Work to complete: In the entries below, the lines from the one with "Keep writing the" through the one with "return NOZZLE_FRAME * ((knurl" are to be copied exactly; both ends count.

## Begin

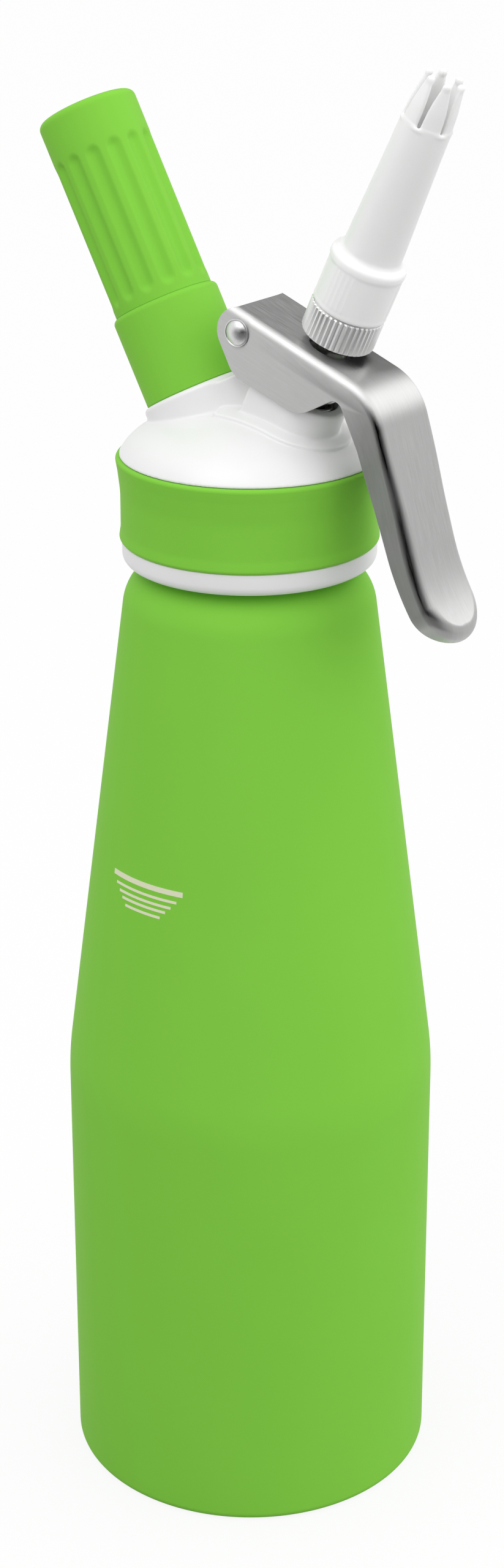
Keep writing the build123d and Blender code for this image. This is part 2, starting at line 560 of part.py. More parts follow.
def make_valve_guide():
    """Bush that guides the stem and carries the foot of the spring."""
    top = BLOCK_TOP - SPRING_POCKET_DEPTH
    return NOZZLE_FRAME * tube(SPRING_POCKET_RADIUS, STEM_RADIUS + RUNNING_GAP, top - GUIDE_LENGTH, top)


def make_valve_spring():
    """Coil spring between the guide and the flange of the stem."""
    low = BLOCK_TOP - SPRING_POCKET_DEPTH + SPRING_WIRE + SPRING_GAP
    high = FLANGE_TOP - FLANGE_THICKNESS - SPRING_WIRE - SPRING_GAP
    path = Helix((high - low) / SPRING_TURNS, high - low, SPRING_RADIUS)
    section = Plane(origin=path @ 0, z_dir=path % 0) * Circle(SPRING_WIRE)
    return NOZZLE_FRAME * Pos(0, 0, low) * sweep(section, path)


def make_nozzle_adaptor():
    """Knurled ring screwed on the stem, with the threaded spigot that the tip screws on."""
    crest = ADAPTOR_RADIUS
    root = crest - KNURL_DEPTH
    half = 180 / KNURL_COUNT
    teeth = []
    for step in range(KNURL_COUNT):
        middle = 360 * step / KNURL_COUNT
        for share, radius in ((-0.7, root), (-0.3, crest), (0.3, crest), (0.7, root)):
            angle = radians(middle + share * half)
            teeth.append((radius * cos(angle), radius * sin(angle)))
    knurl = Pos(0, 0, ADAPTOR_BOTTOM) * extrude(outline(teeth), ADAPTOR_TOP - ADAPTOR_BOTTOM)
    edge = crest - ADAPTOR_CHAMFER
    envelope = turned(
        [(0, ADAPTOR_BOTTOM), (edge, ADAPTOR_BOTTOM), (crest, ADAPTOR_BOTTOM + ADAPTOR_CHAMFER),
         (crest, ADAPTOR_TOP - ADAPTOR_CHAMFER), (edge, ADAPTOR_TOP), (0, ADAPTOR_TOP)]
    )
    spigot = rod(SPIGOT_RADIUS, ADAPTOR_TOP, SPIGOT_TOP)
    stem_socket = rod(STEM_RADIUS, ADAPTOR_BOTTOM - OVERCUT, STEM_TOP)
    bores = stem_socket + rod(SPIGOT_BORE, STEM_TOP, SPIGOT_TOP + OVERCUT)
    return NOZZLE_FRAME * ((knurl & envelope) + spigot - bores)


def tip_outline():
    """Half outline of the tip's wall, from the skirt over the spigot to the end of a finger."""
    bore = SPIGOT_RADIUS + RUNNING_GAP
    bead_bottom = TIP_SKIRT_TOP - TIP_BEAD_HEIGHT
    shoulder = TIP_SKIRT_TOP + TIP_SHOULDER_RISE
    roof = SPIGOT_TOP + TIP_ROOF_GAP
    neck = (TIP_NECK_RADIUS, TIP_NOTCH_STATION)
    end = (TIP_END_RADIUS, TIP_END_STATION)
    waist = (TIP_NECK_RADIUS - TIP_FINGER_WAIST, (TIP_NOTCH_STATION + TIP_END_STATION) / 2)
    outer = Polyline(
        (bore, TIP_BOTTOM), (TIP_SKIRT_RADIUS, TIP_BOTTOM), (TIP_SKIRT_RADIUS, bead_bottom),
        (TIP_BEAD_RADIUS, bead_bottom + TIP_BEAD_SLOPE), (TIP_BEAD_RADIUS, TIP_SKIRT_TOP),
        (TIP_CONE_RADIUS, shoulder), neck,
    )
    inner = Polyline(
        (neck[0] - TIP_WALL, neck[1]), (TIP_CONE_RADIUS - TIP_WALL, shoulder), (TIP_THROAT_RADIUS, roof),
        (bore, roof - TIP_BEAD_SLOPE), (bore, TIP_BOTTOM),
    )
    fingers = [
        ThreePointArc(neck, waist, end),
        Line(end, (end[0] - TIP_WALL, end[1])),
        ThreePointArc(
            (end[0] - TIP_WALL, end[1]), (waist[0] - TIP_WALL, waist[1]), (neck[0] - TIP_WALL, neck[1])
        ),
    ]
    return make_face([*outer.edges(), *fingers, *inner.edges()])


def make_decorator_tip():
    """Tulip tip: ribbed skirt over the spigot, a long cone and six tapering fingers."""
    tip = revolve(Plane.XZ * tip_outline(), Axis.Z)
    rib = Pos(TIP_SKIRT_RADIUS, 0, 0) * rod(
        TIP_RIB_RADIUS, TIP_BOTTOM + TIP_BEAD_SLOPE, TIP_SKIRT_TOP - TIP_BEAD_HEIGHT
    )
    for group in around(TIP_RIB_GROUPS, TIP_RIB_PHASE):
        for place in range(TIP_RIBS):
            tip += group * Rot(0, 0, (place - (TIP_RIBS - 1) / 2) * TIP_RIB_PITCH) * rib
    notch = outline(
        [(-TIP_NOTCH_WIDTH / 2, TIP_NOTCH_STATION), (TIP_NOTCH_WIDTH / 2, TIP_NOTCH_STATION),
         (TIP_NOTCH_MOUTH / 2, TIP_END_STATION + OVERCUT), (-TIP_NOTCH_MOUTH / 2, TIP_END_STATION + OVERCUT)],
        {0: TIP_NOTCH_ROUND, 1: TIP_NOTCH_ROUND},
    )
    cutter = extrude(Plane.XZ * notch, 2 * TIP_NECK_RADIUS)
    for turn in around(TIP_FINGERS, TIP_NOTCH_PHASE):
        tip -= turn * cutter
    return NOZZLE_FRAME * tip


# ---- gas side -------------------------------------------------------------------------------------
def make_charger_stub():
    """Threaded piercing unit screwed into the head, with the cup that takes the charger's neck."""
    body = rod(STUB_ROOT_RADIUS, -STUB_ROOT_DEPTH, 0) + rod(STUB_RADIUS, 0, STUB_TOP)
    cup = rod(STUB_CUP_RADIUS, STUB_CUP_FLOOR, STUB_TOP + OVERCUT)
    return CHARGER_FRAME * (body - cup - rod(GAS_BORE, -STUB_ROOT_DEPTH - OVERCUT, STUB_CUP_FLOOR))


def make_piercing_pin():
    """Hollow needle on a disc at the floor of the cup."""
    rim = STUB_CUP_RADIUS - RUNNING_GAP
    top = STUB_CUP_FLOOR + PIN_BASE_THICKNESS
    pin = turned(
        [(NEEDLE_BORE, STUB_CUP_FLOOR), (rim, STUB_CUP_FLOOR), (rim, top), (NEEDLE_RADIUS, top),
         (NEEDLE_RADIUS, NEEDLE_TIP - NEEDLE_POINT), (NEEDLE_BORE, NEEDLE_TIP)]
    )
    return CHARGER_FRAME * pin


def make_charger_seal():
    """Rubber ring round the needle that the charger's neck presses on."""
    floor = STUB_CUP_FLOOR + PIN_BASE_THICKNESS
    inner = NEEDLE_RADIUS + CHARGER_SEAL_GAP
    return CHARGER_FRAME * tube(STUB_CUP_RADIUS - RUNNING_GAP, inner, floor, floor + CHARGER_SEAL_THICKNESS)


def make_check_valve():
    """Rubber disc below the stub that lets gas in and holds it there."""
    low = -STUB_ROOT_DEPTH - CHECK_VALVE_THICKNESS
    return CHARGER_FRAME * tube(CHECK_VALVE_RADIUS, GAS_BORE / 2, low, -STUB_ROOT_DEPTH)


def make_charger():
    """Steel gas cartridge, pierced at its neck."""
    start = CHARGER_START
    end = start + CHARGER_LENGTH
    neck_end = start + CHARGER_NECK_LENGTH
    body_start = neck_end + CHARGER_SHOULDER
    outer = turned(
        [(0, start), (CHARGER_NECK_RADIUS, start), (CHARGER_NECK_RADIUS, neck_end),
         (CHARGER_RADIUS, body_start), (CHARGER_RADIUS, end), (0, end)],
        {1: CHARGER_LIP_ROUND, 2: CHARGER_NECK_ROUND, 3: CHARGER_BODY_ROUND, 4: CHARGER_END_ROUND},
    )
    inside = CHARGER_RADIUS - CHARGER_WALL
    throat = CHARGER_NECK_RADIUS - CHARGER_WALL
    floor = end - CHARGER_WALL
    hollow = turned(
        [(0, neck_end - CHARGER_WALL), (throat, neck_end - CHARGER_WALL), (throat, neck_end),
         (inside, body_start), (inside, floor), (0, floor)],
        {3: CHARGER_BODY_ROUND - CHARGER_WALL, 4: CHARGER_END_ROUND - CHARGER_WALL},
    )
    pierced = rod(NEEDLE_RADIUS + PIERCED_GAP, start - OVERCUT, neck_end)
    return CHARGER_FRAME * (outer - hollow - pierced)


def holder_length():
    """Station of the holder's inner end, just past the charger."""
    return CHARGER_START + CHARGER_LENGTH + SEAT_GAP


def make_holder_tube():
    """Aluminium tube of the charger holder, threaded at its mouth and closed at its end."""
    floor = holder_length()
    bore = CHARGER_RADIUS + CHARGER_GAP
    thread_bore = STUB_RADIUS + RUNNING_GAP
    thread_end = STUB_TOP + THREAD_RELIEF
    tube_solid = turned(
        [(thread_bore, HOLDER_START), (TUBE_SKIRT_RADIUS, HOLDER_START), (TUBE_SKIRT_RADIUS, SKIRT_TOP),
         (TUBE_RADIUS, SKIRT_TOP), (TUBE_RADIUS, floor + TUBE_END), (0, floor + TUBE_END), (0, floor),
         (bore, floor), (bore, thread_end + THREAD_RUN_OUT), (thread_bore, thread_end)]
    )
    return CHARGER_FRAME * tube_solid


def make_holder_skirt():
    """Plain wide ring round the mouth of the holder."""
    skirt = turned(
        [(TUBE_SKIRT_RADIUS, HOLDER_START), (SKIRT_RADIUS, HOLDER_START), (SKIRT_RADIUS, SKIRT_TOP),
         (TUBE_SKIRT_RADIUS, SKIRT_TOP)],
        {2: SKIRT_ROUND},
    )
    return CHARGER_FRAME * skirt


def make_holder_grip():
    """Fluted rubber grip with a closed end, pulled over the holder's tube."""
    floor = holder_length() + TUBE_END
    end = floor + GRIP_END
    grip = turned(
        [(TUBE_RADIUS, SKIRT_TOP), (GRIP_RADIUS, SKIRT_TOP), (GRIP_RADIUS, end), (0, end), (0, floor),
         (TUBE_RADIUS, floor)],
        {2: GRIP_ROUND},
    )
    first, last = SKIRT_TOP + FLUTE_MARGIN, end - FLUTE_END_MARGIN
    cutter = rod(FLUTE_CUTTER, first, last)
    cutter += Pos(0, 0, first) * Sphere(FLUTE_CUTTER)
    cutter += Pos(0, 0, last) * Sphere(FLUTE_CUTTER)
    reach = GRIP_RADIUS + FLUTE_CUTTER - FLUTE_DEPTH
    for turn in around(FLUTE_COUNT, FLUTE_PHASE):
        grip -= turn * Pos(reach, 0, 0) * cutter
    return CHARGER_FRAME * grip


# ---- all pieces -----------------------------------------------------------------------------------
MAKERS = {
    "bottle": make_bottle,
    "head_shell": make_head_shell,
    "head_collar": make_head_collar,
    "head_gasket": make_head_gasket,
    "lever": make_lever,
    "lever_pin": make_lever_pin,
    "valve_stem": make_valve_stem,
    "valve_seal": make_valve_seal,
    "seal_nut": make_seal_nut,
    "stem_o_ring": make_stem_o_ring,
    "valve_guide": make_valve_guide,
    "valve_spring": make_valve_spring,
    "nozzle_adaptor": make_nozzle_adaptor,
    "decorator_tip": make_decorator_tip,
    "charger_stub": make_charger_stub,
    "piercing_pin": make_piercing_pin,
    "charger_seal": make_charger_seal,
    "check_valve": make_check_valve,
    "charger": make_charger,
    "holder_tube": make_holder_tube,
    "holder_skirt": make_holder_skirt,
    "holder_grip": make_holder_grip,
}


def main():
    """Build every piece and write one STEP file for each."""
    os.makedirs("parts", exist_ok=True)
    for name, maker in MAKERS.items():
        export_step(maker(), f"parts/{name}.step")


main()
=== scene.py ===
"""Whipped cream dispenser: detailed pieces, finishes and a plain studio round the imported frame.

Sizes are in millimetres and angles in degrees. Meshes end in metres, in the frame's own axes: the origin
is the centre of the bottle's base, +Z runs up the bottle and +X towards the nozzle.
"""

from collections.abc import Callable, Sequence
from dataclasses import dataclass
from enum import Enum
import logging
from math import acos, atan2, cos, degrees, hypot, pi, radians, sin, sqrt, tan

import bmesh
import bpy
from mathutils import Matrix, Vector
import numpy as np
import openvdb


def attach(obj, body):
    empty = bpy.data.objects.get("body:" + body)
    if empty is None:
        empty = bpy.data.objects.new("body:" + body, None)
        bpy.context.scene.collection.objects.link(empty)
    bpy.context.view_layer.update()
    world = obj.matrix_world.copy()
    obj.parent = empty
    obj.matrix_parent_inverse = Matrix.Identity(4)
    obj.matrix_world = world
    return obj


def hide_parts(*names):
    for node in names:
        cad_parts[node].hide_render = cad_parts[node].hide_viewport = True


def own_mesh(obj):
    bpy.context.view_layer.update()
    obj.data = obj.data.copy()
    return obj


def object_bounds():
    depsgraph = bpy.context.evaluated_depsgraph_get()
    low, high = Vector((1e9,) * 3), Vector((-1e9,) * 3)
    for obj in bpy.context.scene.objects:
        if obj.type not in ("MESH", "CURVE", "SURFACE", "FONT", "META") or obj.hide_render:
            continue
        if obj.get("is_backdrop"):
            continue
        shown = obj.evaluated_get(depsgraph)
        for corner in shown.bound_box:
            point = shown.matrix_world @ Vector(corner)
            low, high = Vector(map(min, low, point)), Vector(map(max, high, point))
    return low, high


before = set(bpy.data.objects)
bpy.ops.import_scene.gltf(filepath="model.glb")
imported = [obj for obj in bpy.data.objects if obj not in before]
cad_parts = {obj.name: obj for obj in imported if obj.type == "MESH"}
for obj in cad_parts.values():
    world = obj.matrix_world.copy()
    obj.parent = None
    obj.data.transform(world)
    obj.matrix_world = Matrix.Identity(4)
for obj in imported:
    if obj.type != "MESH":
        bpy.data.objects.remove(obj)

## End
## Begin

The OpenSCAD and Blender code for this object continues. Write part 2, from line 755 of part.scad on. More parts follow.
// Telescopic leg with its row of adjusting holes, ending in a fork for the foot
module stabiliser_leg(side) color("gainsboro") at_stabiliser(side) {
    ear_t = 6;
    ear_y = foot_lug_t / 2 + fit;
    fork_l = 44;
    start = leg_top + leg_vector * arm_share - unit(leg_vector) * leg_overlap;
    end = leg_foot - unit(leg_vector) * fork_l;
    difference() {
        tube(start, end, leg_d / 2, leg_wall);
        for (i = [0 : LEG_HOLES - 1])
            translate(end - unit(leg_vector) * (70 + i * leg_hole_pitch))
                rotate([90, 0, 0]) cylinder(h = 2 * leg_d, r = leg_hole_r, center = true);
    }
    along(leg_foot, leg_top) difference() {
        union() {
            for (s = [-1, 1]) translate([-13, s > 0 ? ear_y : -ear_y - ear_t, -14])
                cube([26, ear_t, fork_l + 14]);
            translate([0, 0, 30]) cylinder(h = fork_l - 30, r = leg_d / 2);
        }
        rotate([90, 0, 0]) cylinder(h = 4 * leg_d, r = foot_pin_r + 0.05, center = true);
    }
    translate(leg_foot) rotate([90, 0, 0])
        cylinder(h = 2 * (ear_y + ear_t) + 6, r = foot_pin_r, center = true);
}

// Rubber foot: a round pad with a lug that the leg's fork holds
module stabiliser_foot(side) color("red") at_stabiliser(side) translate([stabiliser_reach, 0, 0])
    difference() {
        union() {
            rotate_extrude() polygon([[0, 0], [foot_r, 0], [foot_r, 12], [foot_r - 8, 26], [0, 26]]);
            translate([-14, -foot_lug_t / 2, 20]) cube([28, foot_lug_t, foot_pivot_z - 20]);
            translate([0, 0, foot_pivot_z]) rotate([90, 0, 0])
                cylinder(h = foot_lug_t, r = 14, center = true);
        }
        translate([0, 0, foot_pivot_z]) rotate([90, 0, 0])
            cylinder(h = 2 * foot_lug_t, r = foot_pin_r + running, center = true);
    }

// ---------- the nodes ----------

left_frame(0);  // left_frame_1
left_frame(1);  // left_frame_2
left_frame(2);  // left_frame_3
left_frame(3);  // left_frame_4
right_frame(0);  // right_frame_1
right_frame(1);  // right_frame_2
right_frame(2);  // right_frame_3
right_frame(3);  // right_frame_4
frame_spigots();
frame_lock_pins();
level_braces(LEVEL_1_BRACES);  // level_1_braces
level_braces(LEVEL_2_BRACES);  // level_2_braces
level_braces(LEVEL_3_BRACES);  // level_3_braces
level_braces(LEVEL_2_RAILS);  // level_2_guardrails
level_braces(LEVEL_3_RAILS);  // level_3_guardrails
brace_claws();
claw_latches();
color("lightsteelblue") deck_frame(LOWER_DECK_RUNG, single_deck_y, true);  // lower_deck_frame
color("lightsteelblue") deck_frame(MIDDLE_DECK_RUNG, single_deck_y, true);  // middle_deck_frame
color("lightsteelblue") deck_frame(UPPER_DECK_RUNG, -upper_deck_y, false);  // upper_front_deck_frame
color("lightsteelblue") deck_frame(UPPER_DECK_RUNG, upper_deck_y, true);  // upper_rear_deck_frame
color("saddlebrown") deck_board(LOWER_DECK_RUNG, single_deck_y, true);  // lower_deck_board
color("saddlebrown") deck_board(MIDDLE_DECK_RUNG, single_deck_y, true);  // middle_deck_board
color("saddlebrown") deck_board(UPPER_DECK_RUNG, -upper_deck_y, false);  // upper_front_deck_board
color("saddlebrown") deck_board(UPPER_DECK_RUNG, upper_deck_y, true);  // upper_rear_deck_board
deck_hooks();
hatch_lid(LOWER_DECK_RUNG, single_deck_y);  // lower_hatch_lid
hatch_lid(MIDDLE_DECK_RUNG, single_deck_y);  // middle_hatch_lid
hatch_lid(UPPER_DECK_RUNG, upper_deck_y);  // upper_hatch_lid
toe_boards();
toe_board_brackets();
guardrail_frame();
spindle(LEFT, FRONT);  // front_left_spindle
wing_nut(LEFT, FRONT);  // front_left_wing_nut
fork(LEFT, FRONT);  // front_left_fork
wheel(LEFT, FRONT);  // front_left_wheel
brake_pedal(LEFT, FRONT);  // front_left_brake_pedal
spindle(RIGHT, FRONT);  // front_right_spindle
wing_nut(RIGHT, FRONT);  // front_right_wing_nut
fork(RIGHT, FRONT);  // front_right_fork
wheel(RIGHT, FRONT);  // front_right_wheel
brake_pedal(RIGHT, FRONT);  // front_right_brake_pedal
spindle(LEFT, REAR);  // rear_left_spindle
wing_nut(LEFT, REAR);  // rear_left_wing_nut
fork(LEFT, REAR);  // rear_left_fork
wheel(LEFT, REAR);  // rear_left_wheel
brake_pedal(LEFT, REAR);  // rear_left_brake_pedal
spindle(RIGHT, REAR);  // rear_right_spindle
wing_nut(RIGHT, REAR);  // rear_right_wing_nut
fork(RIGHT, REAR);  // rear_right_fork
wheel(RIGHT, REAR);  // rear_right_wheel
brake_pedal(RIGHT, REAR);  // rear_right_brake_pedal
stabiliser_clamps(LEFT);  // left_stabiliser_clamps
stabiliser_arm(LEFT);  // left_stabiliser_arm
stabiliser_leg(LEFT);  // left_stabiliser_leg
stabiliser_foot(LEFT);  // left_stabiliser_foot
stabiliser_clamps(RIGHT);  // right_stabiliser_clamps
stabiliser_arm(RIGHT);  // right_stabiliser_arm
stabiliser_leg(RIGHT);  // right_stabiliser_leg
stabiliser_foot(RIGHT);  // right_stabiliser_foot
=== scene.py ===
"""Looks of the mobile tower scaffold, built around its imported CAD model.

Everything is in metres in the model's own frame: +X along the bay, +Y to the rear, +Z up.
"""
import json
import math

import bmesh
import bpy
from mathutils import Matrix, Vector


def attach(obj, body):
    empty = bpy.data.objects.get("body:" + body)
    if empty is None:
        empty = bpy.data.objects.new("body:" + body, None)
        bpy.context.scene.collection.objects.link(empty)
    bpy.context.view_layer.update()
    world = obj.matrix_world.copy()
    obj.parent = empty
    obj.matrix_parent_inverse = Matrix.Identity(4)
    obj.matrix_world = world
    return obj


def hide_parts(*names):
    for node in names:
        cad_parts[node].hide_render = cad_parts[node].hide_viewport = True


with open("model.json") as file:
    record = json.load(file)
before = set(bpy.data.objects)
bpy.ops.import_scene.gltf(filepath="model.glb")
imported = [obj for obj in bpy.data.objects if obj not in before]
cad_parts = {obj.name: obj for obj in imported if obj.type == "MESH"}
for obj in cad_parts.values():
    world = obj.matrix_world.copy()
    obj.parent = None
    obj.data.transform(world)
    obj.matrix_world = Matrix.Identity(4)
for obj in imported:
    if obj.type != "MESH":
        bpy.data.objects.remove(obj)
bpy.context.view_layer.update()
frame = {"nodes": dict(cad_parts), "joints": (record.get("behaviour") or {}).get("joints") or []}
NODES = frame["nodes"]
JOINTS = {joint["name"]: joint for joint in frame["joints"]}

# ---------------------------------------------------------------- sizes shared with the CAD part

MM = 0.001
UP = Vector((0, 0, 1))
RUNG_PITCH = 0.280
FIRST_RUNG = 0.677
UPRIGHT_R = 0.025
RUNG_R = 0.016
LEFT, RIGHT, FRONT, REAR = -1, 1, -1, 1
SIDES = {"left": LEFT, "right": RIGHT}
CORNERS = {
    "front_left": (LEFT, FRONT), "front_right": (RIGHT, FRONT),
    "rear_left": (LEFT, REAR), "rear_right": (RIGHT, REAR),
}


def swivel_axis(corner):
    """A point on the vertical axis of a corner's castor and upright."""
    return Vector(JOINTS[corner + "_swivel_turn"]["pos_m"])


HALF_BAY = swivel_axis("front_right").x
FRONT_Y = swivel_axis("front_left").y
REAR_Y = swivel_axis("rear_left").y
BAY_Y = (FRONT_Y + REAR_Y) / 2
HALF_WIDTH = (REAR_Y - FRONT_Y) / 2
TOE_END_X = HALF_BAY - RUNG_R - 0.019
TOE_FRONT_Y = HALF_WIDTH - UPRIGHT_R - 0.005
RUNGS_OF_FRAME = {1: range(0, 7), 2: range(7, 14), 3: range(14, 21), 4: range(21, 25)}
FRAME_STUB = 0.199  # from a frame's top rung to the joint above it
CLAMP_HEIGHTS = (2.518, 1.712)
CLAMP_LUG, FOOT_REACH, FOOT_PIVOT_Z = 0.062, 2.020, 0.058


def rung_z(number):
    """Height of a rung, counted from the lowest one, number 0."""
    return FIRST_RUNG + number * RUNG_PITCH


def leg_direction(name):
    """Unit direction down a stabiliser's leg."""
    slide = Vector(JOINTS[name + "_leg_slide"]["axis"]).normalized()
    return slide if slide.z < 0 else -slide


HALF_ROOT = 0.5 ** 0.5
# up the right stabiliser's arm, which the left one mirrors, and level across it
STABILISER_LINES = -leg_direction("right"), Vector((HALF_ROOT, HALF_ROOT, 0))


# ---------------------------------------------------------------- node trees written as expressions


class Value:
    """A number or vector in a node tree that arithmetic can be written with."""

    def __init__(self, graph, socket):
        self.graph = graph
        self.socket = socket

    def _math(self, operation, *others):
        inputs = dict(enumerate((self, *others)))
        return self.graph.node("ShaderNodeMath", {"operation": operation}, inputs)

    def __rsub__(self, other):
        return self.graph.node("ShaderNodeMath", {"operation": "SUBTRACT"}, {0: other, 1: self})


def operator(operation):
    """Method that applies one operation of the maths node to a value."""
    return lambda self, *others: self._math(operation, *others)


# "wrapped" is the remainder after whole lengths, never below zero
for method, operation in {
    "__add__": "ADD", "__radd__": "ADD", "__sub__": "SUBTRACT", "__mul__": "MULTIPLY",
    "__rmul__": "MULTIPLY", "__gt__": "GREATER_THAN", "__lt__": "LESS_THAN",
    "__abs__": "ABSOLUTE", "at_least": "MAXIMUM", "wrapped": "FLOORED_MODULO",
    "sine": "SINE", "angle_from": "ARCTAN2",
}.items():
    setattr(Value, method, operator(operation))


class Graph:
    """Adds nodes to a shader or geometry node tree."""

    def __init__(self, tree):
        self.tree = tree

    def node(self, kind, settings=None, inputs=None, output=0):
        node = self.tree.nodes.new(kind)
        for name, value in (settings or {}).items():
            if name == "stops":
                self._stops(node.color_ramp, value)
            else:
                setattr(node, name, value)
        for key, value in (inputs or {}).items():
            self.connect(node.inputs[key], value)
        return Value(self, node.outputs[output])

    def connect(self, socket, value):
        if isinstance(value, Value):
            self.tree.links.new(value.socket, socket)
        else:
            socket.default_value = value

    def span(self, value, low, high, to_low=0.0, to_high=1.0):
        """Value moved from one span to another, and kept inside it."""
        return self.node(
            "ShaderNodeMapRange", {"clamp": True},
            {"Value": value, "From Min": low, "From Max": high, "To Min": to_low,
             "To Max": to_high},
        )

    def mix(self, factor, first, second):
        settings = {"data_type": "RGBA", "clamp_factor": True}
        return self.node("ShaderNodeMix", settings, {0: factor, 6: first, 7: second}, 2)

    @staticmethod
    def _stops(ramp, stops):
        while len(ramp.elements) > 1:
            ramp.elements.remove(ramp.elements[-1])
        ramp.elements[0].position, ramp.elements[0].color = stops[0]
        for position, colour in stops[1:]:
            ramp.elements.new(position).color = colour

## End

Solution for this exercise:
Keep writing the build123d and Blender code for this image. This is part 2, starting at line 560 of part.py. More parts follow.
def make_valve_guide():
    """Bush that guides the stem and carries the foot of the spring."""
    top = BLOCK_TOP - SPRING_POCKET_DEPTH
    return NOZZLE_FRAME * tube(SPRING_POCKET_RADIUS, STEM_RADIUS + RUNNING_GAP, top - GUIDE_LENGTH, top)


def make_valve_spring():
    """Coil spring between the guide and the flange of the stem."""
    low = BLOCK_TOP - SPRING_POCKET_DEPTH + SPRING_WIRE + SPRING_GAP
    high = FLANGE_TOP - FLANGE_THICKNESS - SPRING_WIRE - SPRING_GAP
    path = Helix((high - low) / SPRING_TURNS, high - low, SPRING_RADIUS)
    section = Plane(origin=path @ 0, z_dir=path % 0) * Circle(SPRING_WIRE)
    return NOZZLE_FRAME * Pos(0, 0, low) * sweep(section, path)


def make_nozzle_adaptor():
    """Knurled ring screwed on the stem, with the threaded spigot that the tip screws on."""
    crest = ADAPTOR_RADIUS
    root = crest - KNURL_DEPTH
    half = 180 / KNURL_COUNT
    teeth = []
    for step in range(KNURL_COUNT):
        middle = 360 * step / KNURL_COUNT
        for share, radius in ((-0.7, root), (-0.3, crest), (0.3, crest), (0.7, root)):
            angle = radians(middle + share * half)
            teeth.append((radius * cos(angle), radius * sin(angle)))
    knurl = Pos(0, 0, ADAPTOR_BOTTOM) * extrude(outline(teeth), ADAPTOR_TOP - ADAPTOR_BOTTOM)
    edge = crest - ADAPTOR_CHAMFER
    envelope = turned(
        [(0, ADAPTOR_BOTTOM), (edge, ADAPTOR_BOTTOM), (crest, ADAPTOR_BOTTOM + ADAPTOR_CHAMFER),
         (crest, ADAPTOR_TOP - ADAPTOR_CHAMFER), (edge, ADAPTOR_TOP), (0, ADAPTOR_TOP)]
    )
    spigot = rod(SPIGOT_RADIUS, ADAPTOR_TOP, SPIGOT_TOP)
    stem_socket = rod(STEM_RADIUS, ADAPTOR_BOTTOM - OVERCUT, STEM_TOP)
    bores = stem_socket + rod(SPIGOT_BORE, STEM_TOP, SPIGOT_TOP + OVERCUT)
    return NOZZLE_FRAME * ((knurl & envelope) + spigot - bores)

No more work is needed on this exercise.